* Begin Data excerpt *

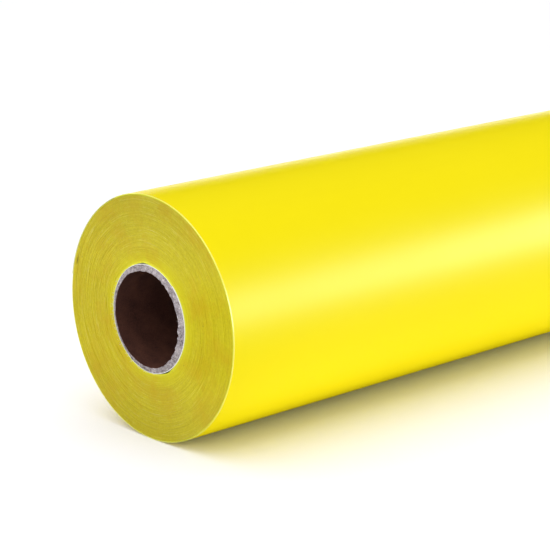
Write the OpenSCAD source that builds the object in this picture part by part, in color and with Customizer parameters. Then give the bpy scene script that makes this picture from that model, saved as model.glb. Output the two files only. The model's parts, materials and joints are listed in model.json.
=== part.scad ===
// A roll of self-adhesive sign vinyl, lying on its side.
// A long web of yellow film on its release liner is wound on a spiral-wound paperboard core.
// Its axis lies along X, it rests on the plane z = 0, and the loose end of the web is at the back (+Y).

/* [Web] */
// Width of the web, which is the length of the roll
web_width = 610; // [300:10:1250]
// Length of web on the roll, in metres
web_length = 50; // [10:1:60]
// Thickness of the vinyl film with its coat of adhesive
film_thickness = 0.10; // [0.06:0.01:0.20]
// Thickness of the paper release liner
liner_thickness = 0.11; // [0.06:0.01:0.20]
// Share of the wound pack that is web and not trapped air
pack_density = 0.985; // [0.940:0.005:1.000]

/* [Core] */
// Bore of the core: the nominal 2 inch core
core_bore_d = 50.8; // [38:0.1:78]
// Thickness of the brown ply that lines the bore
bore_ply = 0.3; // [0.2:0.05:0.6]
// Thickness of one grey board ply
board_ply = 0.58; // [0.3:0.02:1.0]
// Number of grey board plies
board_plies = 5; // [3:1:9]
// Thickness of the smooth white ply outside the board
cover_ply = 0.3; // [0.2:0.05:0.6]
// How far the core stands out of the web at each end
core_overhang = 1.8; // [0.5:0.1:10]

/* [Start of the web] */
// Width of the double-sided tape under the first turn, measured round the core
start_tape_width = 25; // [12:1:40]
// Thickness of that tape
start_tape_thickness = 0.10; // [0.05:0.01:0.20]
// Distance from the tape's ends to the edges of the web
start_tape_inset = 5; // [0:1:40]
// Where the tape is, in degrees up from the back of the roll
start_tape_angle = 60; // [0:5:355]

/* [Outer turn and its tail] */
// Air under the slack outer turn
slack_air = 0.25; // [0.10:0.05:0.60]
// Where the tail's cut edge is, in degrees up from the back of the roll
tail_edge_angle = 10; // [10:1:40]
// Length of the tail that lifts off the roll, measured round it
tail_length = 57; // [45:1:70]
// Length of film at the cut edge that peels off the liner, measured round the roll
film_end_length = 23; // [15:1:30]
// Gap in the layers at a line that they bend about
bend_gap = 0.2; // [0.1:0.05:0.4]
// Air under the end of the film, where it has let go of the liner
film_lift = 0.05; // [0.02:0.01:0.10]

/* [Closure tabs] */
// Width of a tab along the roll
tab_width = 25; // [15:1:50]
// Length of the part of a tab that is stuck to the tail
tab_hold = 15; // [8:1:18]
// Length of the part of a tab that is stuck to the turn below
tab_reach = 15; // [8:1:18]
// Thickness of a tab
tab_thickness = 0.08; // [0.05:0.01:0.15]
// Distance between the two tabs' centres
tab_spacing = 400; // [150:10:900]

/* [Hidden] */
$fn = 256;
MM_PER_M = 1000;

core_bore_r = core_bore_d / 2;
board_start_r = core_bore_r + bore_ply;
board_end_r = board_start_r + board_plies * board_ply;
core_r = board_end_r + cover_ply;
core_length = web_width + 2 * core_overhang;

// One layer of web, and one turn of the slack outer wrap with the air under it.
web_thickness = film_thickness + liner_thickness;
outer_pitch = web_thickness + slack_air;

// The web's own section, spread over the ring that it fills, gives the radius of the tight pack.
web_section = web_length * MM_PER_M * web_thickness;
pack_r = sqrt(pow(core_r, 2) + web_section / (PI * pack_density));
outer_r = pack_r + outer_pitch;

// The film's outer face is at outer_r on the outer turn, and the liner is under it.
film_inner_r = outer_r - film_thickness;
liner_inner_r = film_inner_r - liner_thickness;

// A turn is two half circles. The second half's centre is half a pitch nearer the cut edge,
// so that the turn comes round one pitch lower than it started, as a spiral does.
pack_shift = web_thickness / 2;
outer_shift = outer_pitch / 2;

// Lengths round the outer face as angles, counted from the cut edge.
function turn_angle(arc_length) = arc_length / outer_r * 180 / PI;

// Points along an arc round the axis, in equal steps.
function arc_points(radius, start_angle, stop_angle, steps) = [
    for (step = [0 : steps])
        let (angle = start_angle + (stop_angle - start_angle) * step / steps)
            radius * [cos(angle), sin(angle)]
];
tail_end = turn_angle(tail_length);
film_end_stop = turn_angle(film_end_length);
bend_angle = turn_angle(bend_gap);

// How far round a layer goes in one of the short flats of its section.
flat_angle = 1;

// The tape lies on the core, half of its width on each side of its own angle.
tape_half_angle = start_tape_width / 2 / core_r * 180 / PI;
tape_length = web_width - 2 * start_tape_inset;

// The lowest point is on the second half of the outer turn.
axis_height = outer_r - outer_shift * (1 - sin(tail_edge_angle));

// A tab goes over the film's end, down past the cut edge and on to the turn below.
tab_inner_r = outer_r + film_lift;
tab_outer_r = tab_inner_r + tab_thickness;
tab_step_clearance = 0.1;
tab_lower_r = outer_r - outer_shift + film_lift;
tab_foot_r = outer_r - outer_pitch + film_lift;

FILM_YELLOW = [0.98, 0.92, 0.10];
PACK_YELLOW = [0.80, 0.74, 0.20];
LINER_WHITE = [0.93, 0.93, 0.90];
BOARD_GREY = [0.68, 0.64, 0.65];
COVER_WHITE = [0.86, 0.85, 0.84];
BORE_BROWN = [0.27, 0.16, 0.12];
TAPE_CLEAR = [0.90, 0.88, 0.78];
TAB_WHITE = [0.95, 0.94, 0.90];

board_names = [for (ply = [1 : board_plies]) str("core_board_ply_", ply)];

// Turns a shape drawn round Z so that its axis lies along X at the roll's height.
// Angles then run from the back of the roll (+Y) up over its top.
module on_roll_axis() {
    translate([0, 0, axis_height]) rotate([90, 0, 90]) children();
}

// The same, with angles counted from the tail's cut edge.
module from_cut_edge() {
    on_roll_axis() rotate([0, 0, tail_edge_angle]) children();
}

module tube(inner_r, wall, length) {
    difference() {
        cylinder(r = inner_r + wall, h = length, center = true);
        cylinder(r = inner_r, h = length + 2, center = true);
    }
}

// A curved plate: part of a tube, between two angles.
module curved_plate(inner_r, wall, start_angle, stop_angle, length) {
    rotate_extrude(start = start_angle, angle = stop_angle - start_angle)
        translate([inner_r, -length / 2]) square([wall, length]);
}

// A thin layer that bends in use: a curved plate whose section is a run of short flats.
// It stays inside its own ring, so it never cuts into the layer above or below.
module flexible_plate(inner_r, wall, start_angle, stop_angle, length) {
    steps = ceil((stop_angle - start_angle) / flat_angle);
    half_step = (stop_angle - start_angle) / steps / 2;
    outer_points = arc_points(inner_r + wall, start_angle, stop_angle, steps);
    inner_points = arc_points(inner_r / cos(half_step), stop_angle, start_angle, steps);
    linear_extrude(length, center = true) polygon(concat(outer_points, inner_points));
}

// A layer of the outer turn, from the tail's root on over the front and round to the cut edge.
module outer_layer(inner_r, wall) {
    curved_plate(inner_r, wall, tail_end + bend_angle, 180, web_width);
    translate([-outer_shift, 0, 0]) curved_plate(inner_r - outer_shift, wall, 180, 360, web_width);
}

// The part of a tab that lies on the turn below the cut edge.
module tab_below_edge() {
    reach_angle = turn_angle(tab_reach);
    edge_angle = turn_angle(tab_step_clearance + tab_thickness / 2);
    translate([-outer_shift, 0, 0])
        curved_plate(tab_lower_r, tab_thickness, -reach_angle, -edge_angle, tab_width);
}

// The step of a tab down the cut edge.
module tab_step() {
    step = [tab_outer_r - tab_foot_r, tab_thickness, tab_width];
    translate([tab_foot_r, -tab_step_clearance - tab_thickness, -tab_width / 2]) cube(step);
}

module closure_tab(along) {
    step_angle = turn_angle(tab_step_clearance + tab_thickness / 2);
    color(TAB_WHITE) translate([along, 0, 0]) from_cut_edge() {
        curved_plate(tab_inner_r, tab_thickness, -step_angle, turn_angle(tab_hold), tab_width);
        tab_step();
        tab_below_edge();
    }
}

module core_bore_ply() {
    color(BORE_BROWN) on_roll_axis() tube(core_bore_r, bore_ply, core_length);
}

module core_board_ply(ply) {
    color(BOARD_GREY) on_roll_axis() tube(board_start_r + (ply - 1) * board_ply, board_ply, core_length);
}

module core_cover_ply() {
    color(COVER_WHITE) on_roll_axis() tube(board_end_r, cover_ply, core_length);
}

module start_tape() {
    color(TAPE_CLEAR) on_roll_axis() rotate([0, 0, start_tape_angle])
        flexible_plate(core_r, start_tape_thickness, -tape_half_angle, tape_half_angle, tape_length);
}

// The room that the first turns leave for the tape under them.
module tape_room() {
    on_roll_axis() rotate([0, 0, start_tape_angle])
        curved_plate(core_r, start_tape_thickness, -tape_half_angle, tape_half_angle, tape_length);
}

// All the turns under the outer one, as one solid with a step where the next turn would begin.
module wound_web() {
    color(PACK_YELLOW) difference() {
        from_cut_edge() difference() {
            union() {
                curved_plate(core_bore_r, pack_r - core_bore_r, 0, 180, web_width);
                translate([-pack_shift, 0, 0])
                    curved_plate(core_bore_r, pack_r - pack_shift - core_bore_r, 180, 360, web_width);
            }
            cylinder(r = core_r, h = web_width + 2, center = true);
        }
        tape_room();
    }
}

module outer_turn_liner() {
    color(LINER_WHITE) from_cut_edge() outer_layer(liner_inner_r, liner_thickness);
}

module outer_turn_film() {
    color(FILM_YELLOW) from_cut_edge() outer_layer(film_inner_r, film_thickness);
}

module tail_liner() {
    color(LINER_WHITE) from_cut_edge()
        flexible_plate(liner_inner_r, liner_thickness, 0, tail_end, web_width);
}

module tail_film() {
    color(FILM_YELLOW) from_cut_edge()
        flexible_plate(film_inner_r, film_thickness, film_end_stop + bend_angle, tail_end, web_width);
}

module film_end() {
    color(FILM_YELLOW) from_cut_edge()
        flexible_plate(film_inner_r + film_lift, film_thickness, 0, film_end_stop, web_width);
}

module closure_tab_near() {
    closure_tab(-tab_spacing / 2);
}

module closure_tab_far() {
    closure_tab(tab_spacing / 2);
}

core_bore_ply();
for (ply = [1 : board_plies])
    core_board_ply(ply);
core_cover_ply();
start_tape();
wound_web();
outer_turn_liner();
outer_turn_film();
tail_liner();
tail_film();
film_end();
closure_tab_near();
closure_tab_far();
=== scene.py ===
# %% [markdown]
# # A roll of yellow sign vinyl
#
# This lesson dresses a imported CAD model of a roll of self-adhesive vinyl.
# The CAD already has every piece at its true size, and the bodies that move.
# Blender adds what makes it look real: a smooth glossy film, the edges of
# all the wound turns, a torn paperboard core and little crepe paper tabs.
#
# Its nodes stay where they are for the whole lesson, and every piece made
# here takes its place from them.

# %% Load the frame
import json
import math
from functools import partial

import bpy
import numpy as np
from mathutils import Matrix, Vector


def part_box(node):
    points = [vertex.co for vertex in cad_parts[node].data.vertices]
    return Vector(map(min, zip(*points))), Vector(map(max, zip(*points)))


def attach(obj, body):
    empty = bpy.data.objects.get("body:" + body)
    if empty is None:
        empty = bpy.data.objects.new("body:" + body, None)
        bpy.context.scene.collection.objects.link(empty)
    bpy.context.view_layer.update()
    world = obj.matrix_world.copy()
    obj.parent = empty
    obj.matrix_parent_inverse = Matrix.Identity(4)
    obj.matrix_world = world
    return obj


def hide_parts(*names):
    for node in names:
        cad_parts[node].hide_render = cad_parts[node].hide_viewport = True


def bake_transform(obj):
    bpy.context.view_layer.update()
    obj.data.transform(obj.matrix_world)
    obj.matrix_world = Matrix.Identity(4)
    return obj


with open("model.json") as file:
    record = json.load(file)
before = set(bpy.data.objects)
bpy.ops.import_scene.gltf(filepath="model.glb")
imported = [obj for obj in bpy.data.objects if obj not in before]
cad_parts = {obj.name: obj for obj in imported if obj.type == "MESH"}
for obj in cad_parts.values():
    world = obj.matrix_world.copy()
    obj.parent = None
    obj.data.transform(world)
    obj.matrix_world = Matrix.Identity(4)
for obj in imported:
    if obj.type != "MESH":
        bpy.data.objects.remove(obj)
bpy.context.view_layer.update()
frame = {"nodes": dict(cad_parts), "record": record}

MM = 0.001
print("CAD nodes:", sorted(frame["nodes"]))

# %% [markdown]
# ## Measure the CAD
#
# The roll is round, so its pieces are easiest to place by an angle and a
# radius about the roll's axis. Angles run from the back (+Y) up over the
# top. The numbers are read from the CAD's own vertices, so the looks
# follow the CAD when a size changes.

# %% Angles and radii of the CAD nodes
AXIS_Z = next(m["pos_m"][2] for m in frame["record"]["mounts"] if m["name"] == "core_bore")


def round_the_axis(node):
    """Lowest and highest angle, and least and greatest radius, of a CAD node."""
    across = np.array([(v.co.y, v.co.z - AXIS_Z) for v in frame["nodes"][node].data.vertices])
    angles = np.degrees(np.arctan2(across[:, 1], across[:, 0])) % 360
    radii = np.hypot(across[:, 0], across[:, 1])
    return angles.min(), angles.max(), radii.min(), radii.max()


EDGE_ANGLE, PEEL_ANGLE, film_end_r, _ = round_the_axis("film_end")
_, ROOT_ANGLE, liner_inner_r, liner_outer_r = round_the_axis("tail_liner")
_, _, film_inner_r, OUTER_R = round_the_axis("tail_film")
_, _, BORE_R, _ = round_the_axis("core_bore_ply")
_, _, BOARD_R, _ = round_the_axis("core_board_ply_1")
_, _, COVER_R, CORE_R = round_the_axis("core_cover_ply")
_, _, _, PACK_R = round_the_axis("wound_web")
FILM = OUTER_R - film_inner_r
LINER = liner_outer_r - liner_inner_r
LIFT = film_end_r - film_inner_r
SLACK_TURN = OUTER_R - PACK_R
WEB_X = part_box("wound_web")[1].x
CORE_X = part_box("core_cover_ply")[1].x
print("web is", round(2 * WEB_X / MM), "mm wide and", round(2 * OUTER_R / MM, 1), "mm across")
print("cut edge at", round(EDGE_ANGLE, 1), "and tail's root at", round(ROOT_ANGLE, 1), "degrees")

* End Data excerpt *

§ **What you should do**: Beginning with the line containing "closure_tab(-tab_spacing / 2);" and ending with the line containing "points = [vertex.co", extract those lines exactly from the listing above, and only those.

§ **Completed exercise**:
    closure_tab(-tab_spacing / 2);
}

module closure_tab_far() {
    closure_tab(tab_spacing / 2);
}

core_bore_ply();
for (ply = [1 : board_plies])
    core_board_ply(ply);
core_cover_ply();
start_tape();
wound_web();
outer_turn_liner();
outer_turn_film();
tail_liner();
tail_film();
film_end();
closure_tab_near();
closure_tab_far();
=== scene.py ===
# %% [markdown]
# # A roll of yellow sign vinyl
#
# This lesson dresses a imported CAD model of a roll of self-adhesive vinyl.
# The CAD already has every piece at its true size, and the bodies that move.
# Blender adds what makes it look real: a smooth glossy film, the edges of
# all the wound turns, a torn paperboard core and little crepe paper tabs.
#
# Its nodes stay where they are for the whole lesson, and every piece made
# here takes its place from them.

# %% Load the frame
import json
import math
from functools import partial

import bpy
import numpy as np
from mathutils import Matrix, Vector


def part_box(node):
    points = [vertex.co for vertex in cad_parts[node].data.vertices]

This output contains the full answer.